# DIY tank stand



## Guest (Jul 18, 2006)

I can't find the plans I had saved on my computer but I did send it to someone on here, if you are the person I sent it to let me know so that you can send it back to me please.

Anyway the way the supplies you'll need is
a few 2x4's
at least a 1/2" board
nails
thin piece of ply wood to put on back and sides of stand (optional)

This is what it will look like when its done,


----------



## harif87 (Jun 5, 2006)

Is that strong enough? Personally i wouldnt have legs on my stand unless it was steel. If your going to make a wooden stand its better to have wood supporting it on all 4 sides to distribute the weight of heavier tanks


----------



## Guest (Jul 19, 2006)

It must be as its been holding for almost a year. 

Oh BTW, the dimensions for it are 4' 2.5"x 1' 8"x 1' 8" thats LxWxH but you can alter the height.


----------



## harif87 (Jun 5, 2006)

Sweet, you should add a finish on there to match your night table


----------



## Guest (Jul 19, 2006)

I can do that? What I wanted to do was paint it black, can I do that and what kind of paint is best?

Edit: What kind of finish do you recommend, is there a fish safe one?


----------



## harif87 (Jun 5, 2006)

Any finish...shalack , paint ....anything. It doesnt have to be fish friendly if thats hwat your asking....


----------



## Damon (Jan 18, 2005)

I would use a primer then a lacquer finish.


----------



## Guest (Jul 19, 2006)

Ok, thanks. Do they only come in one color or what? If they come in different colors what color will I need? Also should I cover the top of the fish tank with a blanket or something?


----------



## AndrewH (Mar 17, 2005)

Thanks, but it seems my posts from Aug 13-14 are MIA (or deleted).

Let me know if you'd like for me to repost my pictures or if you had them deleted.


----------



## Guest (Aug 14, 2006)

Holy crap! They are missing! I did get a chance to read what you wrote and see the pics but you can post them again if you'd like so other people can see them. 

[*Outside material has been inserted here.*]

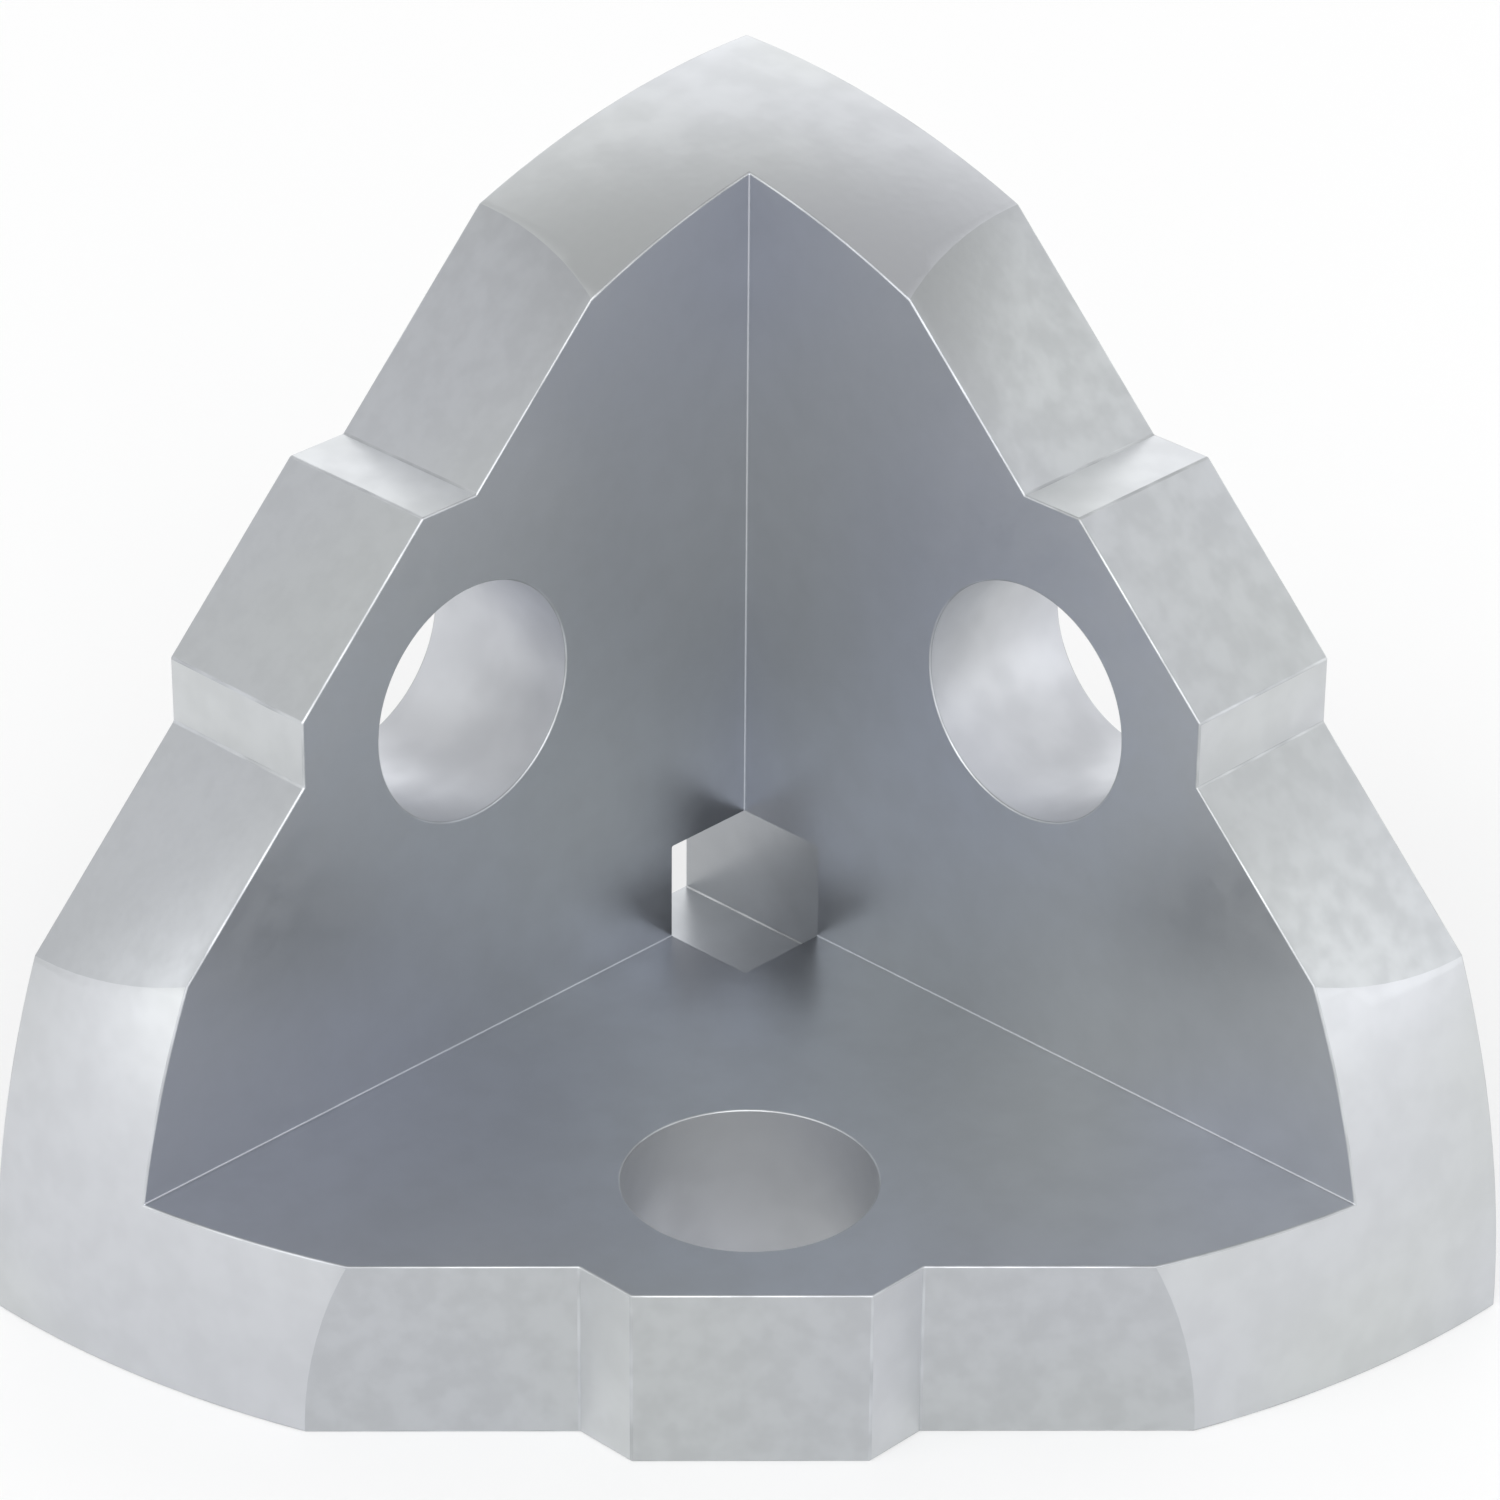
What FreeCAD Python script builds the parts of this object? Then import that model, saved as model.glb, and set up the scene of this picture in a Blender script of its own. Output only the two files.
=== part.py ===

That is wierd how people's post are being delted. *cough cough*


----------



## AndrewH (Mar 17, 2005)

If you go to your local home improvement store (HD or Lowe's), you'll find wood veneers (really thin sheets of wood, usually fake) which can easily be glued to your stand. If you take a picture of your nightstand (or whatever you're trying to match), it should be really easy to match the color and wood type. It's pretty simple to use and you should be able to get really good results even for a first timer (maybe even asking someone at the store to give tips or pointers and starting on a scrap piece of wood).

Also, if you wanted to go with a stain or paint there are millions of options. And you can always paint over it if you don't like it. I built a stand for my 90 gallon and used less than 1/2 a pint of lacquer. I incorporated a hood into the stand design, but you could always come back and build a canopy to fit the tank to match the stand you already built, plus it'll help hid the lighting, filters, etc.










Here's the support structure.


----------



## Guest (Aug 15, 2006)

Awesome! 

Hopefully it will stay this time.


----------



## AndrewH (Mar 17, 2005)

I wanted to clarify; my stand doesn't have wood veneers on it. I took some old fence wood (6' tall privacy fence which people just throw away), I first ripped each 1"x4" board in half (of course removing all the nails first), then plane it down on both sides to give a smooth surface, then I used brads to secure it to the frame work. Then put 3 coats of lacquer on it. My original plan was to use hidden hinges, but I got in a hurry on the doors and need to go back and redesign them.

The next step is to integrate my lighting, then stuff in the tank.

It's really hard to see the details with this reduced picture size. If anyone wants close ups or detail drawings let me know and I'll post them or e-mail them to you.


----------